Quote the lines exactly, starting with the line that contains "hook_top_z = neck_high_z + hook_sheet" and ending with the line that contains "if empty is", and leave out all other lines.

- - - -

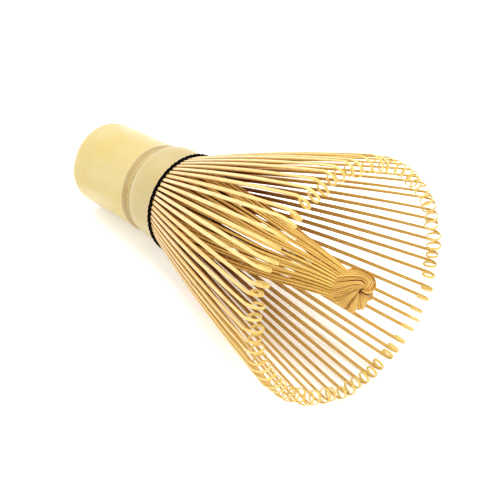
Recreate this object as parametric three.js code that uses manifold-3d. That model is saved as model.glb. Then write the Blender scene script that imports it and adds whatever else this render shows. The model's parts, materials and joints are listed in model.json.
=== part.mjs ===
// Bamboo tea whisk lying on its side: a length of bamboo culm whose upper half is
// split into a ring of outer tines with curled tips and a ring of inner tines that
// are gathered into a knot, with a thread woven between the two rings.
// Millimetres, +Z up, crown towards +X, at rest on the butt's edge and the lowest tines.
import * as THREE from 'three';
import { mergeVertices } from 'three/addons/utils/BufferGeometryUtils.js';
import Module from 'manifold-3d';

const wasm = await Module();
wasm.setup();

// ---- Driving dimensions; "height" runs along the whisk's own axis from the butt ----
const BUTT_RADIUS = 12.5;
const BUTT_ROUNDING = 1.8;
const WALL = 3.2;
const RING_HEIGHT = 26.1;
const RING_WIDTH = 2.4;
const RING_RADIUS = 13.25;
const RING_STEP = 0.55;
const GROOVE_DEPTH = 0.45;
const RING_EDGE = 0.3;
const GROOVE_WIDTH = 0.4;
const SHOULDER_RISE = 2.2;
const SHOULDER_RADIUS = 13.95;
const HANDLE_TOP = 39.5;
const DIAPHRAGM_THICKNESS = 3.0;

const OUTER_TINES = 64;
const TINES_PER_OUTER_NODE = 2;
const TINE_WIDTH = 1.05;
const TINE_TIP_WIDTH = 0.85;
const ROOT_HEIGHT = 39.85;
const ROOT_TOP = 41.5;
const ROOT_BEND = 1.4;
const ROOT_RADIUS = 14.4;
const ROOT_THICKNESS = 0.85;
const SPREAD_THICKNESS = 0.5;
const CURL_THICKNESS = 0.36;
const SPREAD_HEIGHT = 103.3;
const SPREAD_RADIUS = 33.6;
const SPREAD_BOW = 3;
const SHOULDER_BEND_RADIUS = 4.5;
const SHOULDER_BEND = 45;
const CURL_RADIUS = 1.75;
const CURL_TURN = 280;

const INNER_TINES = 64;
const TINES_PER_INNER_NODE = 4;
const INNER_ROOT_RADIUS = 12.05;
const INNER_ROOT_THICKNESS = 0.95;
const INNER_TIP_HEIGHT = 103.9;
const INNER_TIP_RADIUS = 3.75;
const INNER_TIP_THICKNESS = 0.5;
const INNER_BELLY = 0.9;
const INNER_FILL = 0.72;

const THREAD_HEIGHT = 41.1;
const OUTER_THREAD_RADIUS = 0.45;
const INNER_THREAD_RADIUS = 0.33;
const CLEARANCE = 0.3;

const KNOT_BOTTOM = 104.3;
const KNOT_RADIUS = 5.3;
const KNOT_TOP = 111.5;
const KNOT_NECK_RADIUS = 3.9;
const KNOT_BELLY_HEIGHT = 3.3;
const KNOT_CROWN_HEIGHT = 5.0;
const KNOT_CROWN_RADIUS = 4.95;
const KNOT_EDGE_RADIUS = 4.0;
const KNOT_EDGE_DROP = 0.8;
const KNOT_FOOT_RADIUS = 4.8;
const KNOT_FOOT_HEIGHT = 1.1;
const DIMPLE_RIM_RADIUS = 2.8;
const DIMPLE_RADIUS = 1.7;
const DIMPLE_STEP = 0.4;
const DIMPLE_DEPTH = 1.5;
const KNOT_SAG = 1.1;

const HANDLE_SIDES = 32;
const THREAD_SIDES = 48;
const KNOT_SIDES = 28;
const CURL_STEPS = 8;
const BEND_STEPS = 3;
const INNER_STEPS = 3;

// The angle by which the outer tines leave the axis, in radians.
const SPREAD = Math.atan2(
  SPREAD_RADIUS - ROOT_RADIUS + ROOT_THICKNESS / 2,
  SPREAD_HEIGHT - ROOT_TOP,
);

// On its side the whisk touches the floor where its outer tines start to bend.
const TOUCH_RADIUS = SPREAD_RADIUS + SPREAD_THICKNESS / 2;

// ---- Materials ----
const culm = new THREE.MeshStandardMaterial({ color: 0xe9d797, roughness: 0.42, metalness: 0 });
const splitBamboo = new THREE.MeshStandardMaterial({ color: 0xefcf86, roughness: 0.5, metalness: 0 });
const heartBamboo = new THREE.MeshStandardMaterial({ color: 0xe0b263, roughness: 0.55, metalness: 0 });
const blackCotton = new THREE.MeshStandardMaterial({ color: 0x15151a, roughness: 0.9, metalness: 0 });

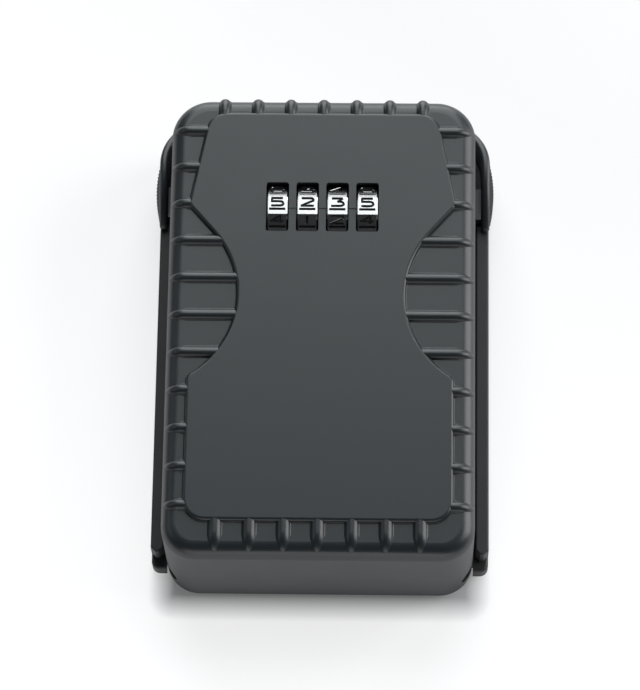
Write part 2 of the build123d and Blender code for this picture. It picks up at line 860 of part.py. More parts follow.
def inner_cover():
    """The tray that closes the lock from the key space."""
    half = inner_half - inner_cover_gap
    low_y = inner_cover_low_y
    face = outline(half, low_y, inner_cover_high_y, inner_cover_low_corner, inner_cover_high_corner)
    body = Pos(0, 0, inner_cover_z) * extrude(face, inner_cover_sheet)
    wall_half = half - inner_cover_low_corner
    wall_top = ceiling_z - seat_gap
    wall = block(-wall_half, wall_half, low_y, low_y + inner_cover_sheet, inner_cover_z, wall_top)
    seat = block(
        seat_x,
        seat_x + seat_thickness,
        spring_y - seat_half,
        spring_y + seat_half,
        neck_low_z,
        inner_cover_z + root,
    )
    body = join(body, wall, *both_sides(seat))
    for x, y in inner_screw_places():
        body = body - rod(x, y, inner_cover_z - past, screw_radius, inner_cover_sheet + 2 * past)
    body = body - lever_slot(inner_cover_z, inner_cover_top_z)
    for slot in leg_slots(inner_cover_z, inner_cover_top_z):
        body = body - slot
    return body


def wrap_point(radius, angle):
    """A point on an arc about the centre of the cover's right top corner."""
    turn = math.radians(angle)
    return (corner_x + radius * math.cos(turn), corner_y + radius * math.sin(turn))


def tab_pad():
    """The pad of the right squeeze tab, which follows the cover's top corner and is crowned."""
    inner_radius = tab_inner_x - corner_x
    outer_radius = tab_outer_x - corner_x
    inner_end = wrap_point(inner_radius, tab_wrap_angle)
    outer_end = wrap_point(outer_radius, tab_wrap_angle)
    edges = [
        Line((tab_inner_x, tab_low_y), (tab_outer_x, tab_low_y)),
        Line((tab_outer_x, tab_low_y), (tab_outer_x, corner_y)),
        ThreePointArc((tab_outer_x, corner_y), wrap_point(outer_radius, tab_wrap_angle / 2), outer_end),
        Line(outer_end, inner_end),
        ThreePointArc(inner_end, wrap_point(inner_radius, tab_wrap_angle / 2), (tab_inner_x, corner_y)),
        Line((tab_inner_x, corner_y), (tab_inner_x, tab_low_y)),
    ]
    face = make_face(edges)
    low_corners = face.vertices().group_by(Axis.Y)[0]
    face = fillet(low_corners, tab_end_round)
    pad = Pos(0, 0, tab_low_z) * extrude(face, tab_high_z - tab_low_z)
    reach = tab_outer_x + past - corner_x
    crown = rod(corner_x, corner_y, tab_high_z - tab_arch_radius, tab_arch_radius, reach, "x")
    lap_y = rail_high_y + tab_rail_gap
    lap_z = rail_top_z + tab_rail_gap
    lap = block(tab_inner_x - past, tab_outer_x + past, tab_low_y - past, lap_y, 0, lap_z)
    pad = (pad & crown) - lap
    top_z = lap_z + tab_end_round
    rounded = [e for e in pad.edges() if e.center().Z > top_z and e.length > 2 * tab_thickness]
    return fillet(rounded, tab_crown_round)


def grip_pad():
    """The bulged grip on the tab's outer side, with a row of fine upright ribs."""
    low = (tab_outer_x, tab_low_y + grip_low_gap)
    middle = (tab_outer_x + grip_bulge, tab_low_y + grip_centre_gap)
    high_y = tab_low_y + grip_high_gap
    outer_radius = tab_outer_x - corner_x
    high = (corner_x + math.sqrt(outer_radius**2 - (high_y - corner_y) ** 2), high_y)
    front = ThreePointArc(low, middle, high)
    inner_x = tab_inner_x + tab_thickness / 2
    back = Polyline(high, (inner_x, corner_y), (inner_x, low[1]), low).edges()
    low_z = plate_thickness + grip_plate_gap
    bodies = [Pos(0, 0, low_z) * extrude(make_face([front, *back]), grip_height)]
    for k in range(grip_count):
        spot = front @ ((k + 0.5) / grip_count)
        bodies.append(rod(spot.X, spot.Y, low_z, grip_radius, grip_height))
    return join(*bodies)


def squeeze_tab():
    """The right squeeze tab: its pad, grip, neck and inner block."""
    neck_outer_x = tab_inner_x + tab_thickness / 2
    low_y = latch_y - neck_half
    high_y = latch_y + neck_half
    neck = block(block_inner_x, neck_outer_x, low_y, high_y, neck_low_z, neck_high_z)
    block_low_y = latch_y - block_low_reach
    block_high_y = latch_y + block_high_reach
    inner = block(block_inner_x, block_outer_x, block_low_y, block_high_y, neck_low_z, neck_high_z)
    body = join(tab_pad(), grip_pad(), neck, inner)
    for x, y in hook_screw_places():
        body = body - rod(x, y, neck_high_z - short_screw_length, pilot_radius, short_screw_length)
    return body


def hook_screw_places():
    """The screws that hold the right hook to its tab."""
    x = (block_inner_x + block_outer_x) / 2
    return [(x, latch_y - neck_half / 2), (x, latch_y + neck_half / 2)]


def latch_hook():
    """The right hook: a folded plate that reaches under the catch's lip."""
    top = neck_high_z + hook_sheet
    low = latch_y - neck_half
    high = latch_y + neck_half
    arm_low = leg_low_y - arm_margin
    arm_high = leg_high_y + arm_margin
    arm_inner_x = leg_inner_x - 2 * arm_margin
    leg_outer_x = hook_leg_x + hook_sheet
    plate = block(hook_leg_x, block_outer_x, low, high, neck_high_z, top)
    leg = block(hook_leg_x, leg_outer_x, low, high, nose_low_z, top)
    nose = block(hook_leg_x, leg_outer_x + hook_nose, low, high, nose_low_z, nose_high_z)
    arm = block(arm_inner_x, hook_leg_x + root, arm_low, arm_high, neck_high_z, top)
    ramp_end_x = ramp_x + ramp_length
    ramp_edges = Polyline(
        (ramp_x, top - ramp_root),
        (ramp_x, top),
        (ramp_end_x, top + ramp_height),
        (ramp_end_x, top - ramp_root),
        close=True,
    )
    side = Plane(origin=(0, arm_high, 0), x_dir=(1, 0, 0), z_dir=(0, -1, 0))
    ramp = side * extrude(make_face(ramp_edges), arm_high - arm_low)
    body = join(plate, leg, nose, arm, ramp)
    for x, y in hook_screw_places():
        body = body - rod(x, y, neck_high_z - past, screw_radius, hook_sheet + 2 * past)
    return body


def coil_spring(start, end, y, z, radius, wire, turns):
    """An open coil along X between two seats."""
    length = end - start - 2 * wire
    path = Helix(pitch=length / turns, height=length, radius=radius)
    section = Plane(origin=path @ 0, z_dir=path % 0) * Circle(wire / 2)
    coil = sweep(section, path=path, is_frenet=True)
    return Pos(start + wire, y, z) * Rot(0, 90, 0) * coil


def write(name, shape):
    """Save one node."""
    export_step(shape, "parts/" + name + ".step")


def mirrored(shape):
    """The same piece for the left side."""
    return mirror(shape, about=Plane.YZ)


def main():
    """Write every node of the lockbox."""
    os.makedirs("parts", exist_ok=True)
    write("front_cover", front_cover())
    write("back_plate", back_plate())
    write("hinge_pin", hinge_pin())
    write("dial_shaft", dial_shaft())
    write("lock_chassis", lock_chassis())
    write("locking_bar", locking_bar())
    write("detent_spring", detent_spring())
    write("reset_lever", reset_lever())
    write("inner_cover", inner_cover())
    for i in range(dial_count):
        write("dial_wheel_" + str(i + 1), dial_wheel(i))
        write("code_sleeve_" + str(i + 1), code_sleeve(i))
    spring_start = seat_x + seat_thickness
    pairs = {
        "side_rail": side_rail(),
        "catch": catch(),
        "squeeze_tab": squeeze_tab(),
        "latch_hook": latch_hook(),
        "return_spring": coil_spring(
            spring_start, block_inner_x, spring_y, spring_z, spring_radius, spring_wire, spring_turns
        ),
    }
    for name, shape in pairs.items():
        write(name + "_right", shape)
        write(name + "_left", mirrored(shape))
    write(
        "sleeve_spring",
        coil_spring(
            sleeve_right_x + stack_gap,
            right_cheek_x,
            dial_y,
            dial_z,
            sleeve_spring_radius,
            sleeve_spring_wire,
            sleeve_spring_turns,
        ),
    )
    chassis_screws = [screw(x, y, chassis_floor_z, screw_length, False) for x, y in chassis_screw_places()]
    write("chassis_screws", Compound(children=chassis_screws))
    inner_screws = [screw(x, y, inner_cover_z, screw_length, False) for x, y in inner_screw_places()]
    write("inner_cover_screws", Compound(children=inner_screws))
    catch_screws = []
    for x, y in catch_screw_places():
        catch_screws += both_sides(screw(x, y, plate_thickness + catch_foot_sheet, short_screw_length, True))
    write("catch_screws", Compound(children=catch_screws))
    hook_top_z = neck_high_z + hook_sheet
    hook_screws = [screw(x, y, hook_top_z, short_screw_length, True) for x, y in hook_screw_places()]
    write("hook_screws_right", Compound(children=hook_screws))
    write("hook_screws_left", Compound(children=[mirrored(s) for s in hook_screws]))


main()
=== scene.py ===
import math
import bmesh
import bpy
from mathutils import Matrix, Vector


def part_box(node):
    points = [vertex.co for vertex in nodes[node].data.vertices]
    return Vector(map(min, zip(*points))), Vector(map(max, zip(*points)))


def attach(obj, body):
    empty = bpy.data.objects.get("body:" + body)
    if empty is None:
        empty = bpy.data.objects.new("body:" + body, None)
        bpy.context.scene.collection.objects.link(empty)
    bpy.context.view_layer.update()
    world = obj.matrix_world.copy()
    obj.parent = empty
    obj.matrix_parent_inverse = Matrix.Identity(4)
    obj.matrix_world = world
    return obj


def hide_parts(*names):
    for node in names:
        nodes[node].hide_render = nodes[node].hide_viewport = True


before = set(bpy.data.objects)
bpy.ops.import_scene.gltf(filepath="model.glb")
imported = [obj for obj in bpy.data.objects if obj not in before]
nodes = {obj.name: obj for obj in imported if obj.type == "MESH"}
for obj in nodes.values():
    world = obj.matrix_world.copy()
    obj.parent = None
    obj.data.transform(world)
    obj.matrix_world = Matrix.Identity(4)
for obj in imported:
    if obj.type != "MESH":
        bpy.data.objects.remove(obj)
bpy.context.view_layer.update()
mm = 0.001


def hexColour(text):
    # sRGB hex to the linear colour that a shader takes
    values = []
    for i in (0, 2, 4):
        c = int(text[i:i + 2], 16) / 255
        values.append(c / 12.92 if c <= 0.04045 else ((c + 0.055) / 1.055) ** 2.4)
    return (*values, 1.0)


def perMm(size):
    return 1000.0 / size    # texture scale whose pattern repeats about every size millimetres


def addNode(tree, kind, settings=None, links=None):
    # settings and links go to sockets by name or number, and other settings to the node itself
    node = tree.nodes.new(kind)
    for name, value in (settings or {}).items():
        if isinstance(name, int) or name in node.inputs:
            node.inputs[name].default_value = value
        else:
            setattr(node, name, value)
    for name, source in (links or {}).items():
        tree.links.new(source, node.inputs[name])
    return node


# Materials

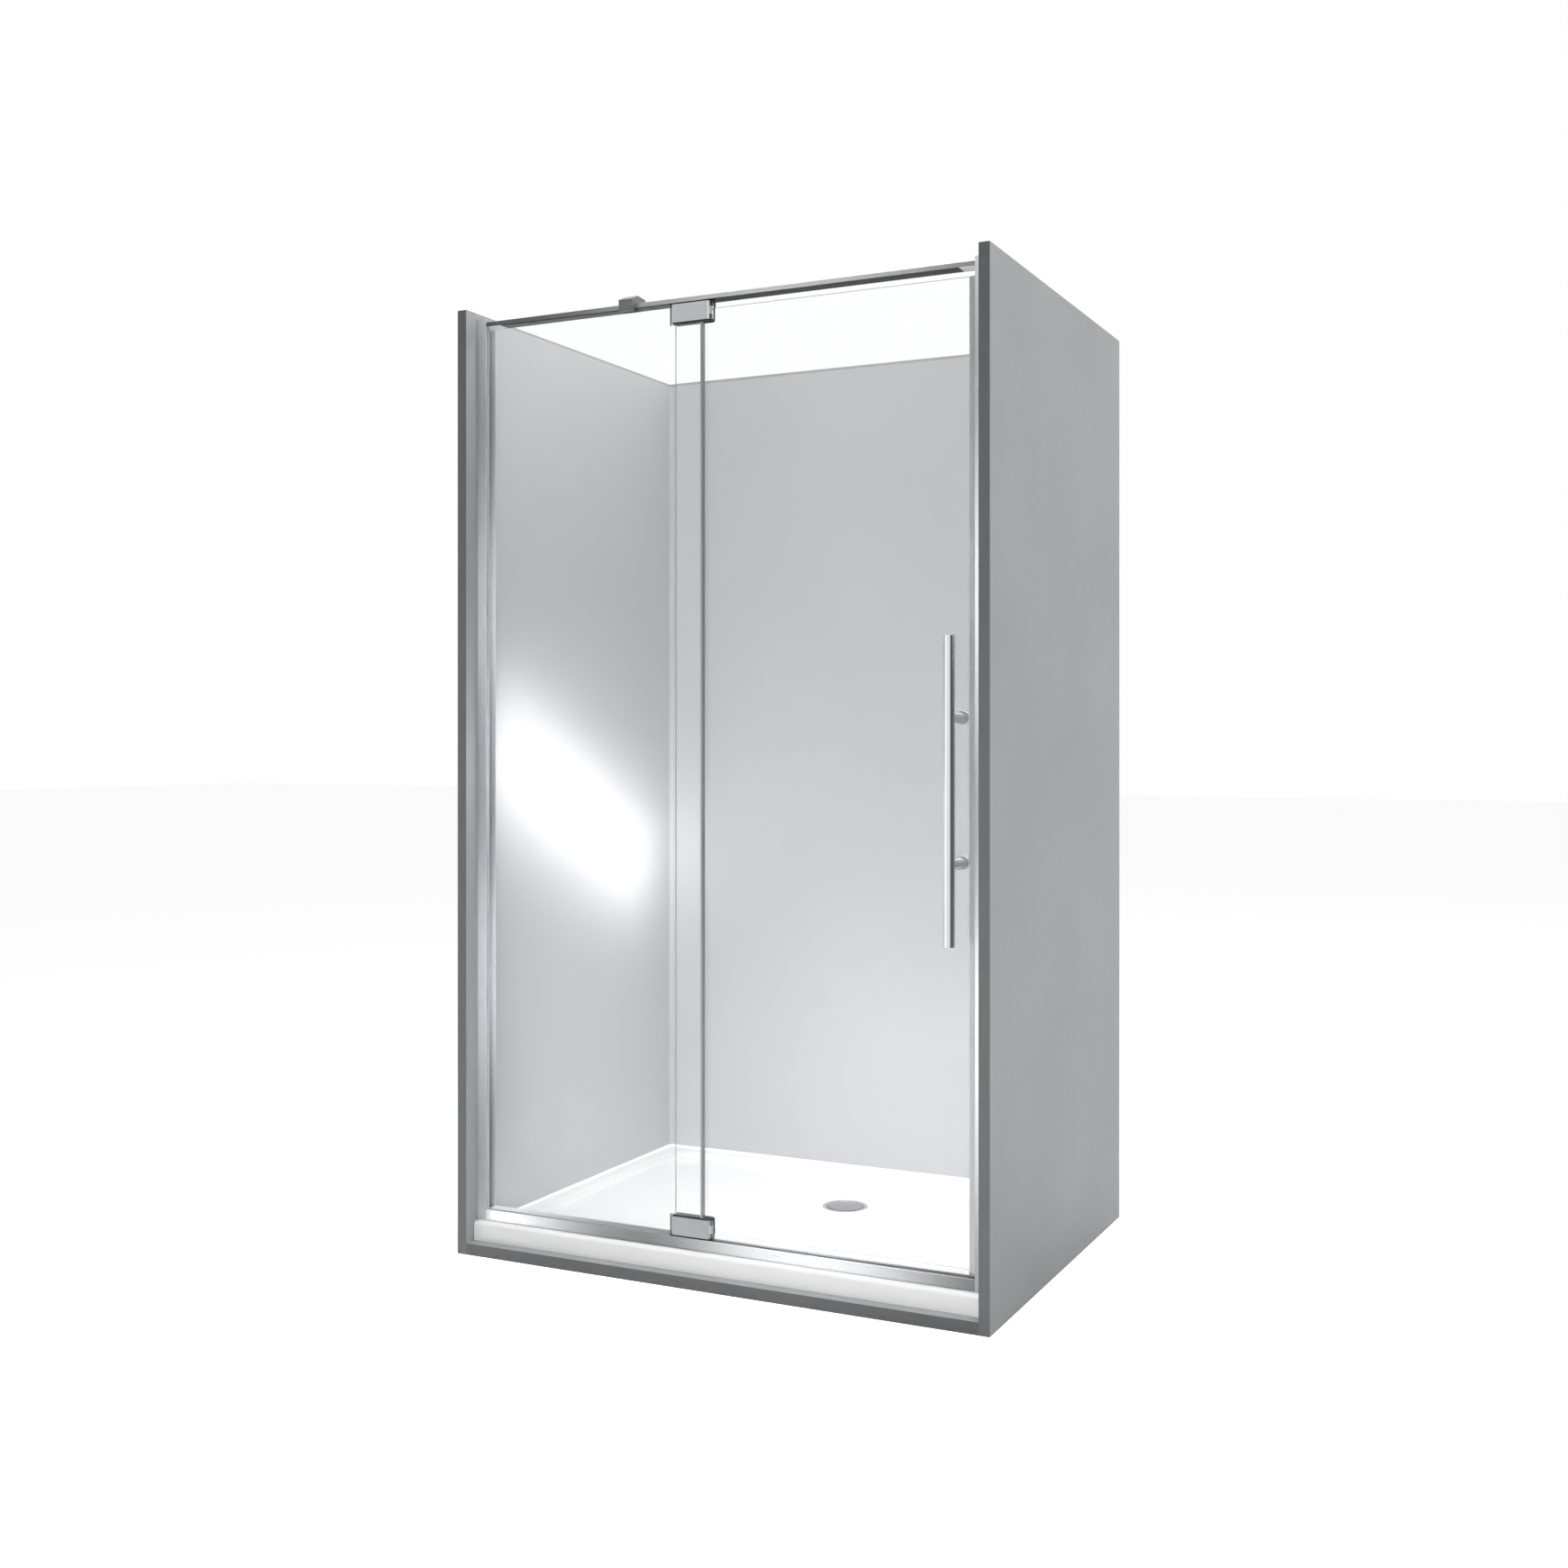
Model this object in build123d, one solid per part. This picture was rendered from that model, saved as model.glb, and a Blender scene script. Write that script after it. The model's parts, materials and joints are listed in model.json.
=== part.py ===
from build123d import *
import os

# A pivot door shower enclosure in its own alcove: three wall panels on a floor slab, wall liners,
# a tray with a waste, an aluminium frame, a fixed glass panel and a glass pivot door with a handle.
# +X is to the right, +Y into the enclosure, +Z up, in millimetres.
# The origin is the middle of the alcove's underside.

# Alcove
ALCOVE_W = 1200.0
ALCOVE_D = 900.0
ALCOVE_H = 2020.0
WALL_T = 22.0
SLAB_T = 24.0
SLAB_HOLE_HALF = 62.0

# Wall liners
LINER_T = 6.0
LINER_TOP_GAP = 8.0
SEALANT_LEG = 4.0
SEALANT_LIP = 0.8
CORNER_COVE = 9.0
CORNER_COVE_T = 1.2

# Tray
TRAY_GAP = 1.0
APRON_SETBACK = 27.5
SHELL_T = 5.0
DAM_H = 42.0
LEDGE_H = 28.0
BASIN_EDGE_H = 14.0
BASIN_FALL = 4.0
LEDGE_W = 36.0
BASIN_R = 62.0
BASIN_SLOPE = 0.9
DAM_BEHIND_SILL = 10.0
APRON_TOP_R = 9.0
COVE_R = 16.0
PAD_MARGIN = 30.0

# Waste
WASTE_X = 45.0
WASTE_Y = 145.0
WASTE_PAD_HALF = 78.0
WASTE_PAD_R = 77.0
FLANGE_R = 51.5
FLANGE_T = 2.0
FLANGE_CLEAR = 0.5
BOWL_R = 45.0
BOWL_WALL = 2.0
BOWL_HOLE_CLEAR = 0.6
BOWL_FLOOR_T = 2.5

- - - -

--- Written answer ---
    hook_top_z = neck_high_z + hook_sheet
    hook_screws = [screw(x, y, hook_top_z, short_screw_length, True) for x, y in hook_screw_places()]
    write("hook_screws_right", Compound(children=hook_screws))
    write("hook_screws_left", Compound(children=[mirrored(s) for s in hook_screws]))


main()
=== scene.py ===
import math
import bmesh
import bpy
from mathutils import Matrix, Vector


def part_box(node):
    points = [vertex.co for vertex in nodes[node].data.vertices]
    return Vector(map(min, zip(*points))), Vector(map(max, zip(*points)))


def attach(obj, body):
    empty = bpy.data.objects.get("body:" + body)
    if empty is None:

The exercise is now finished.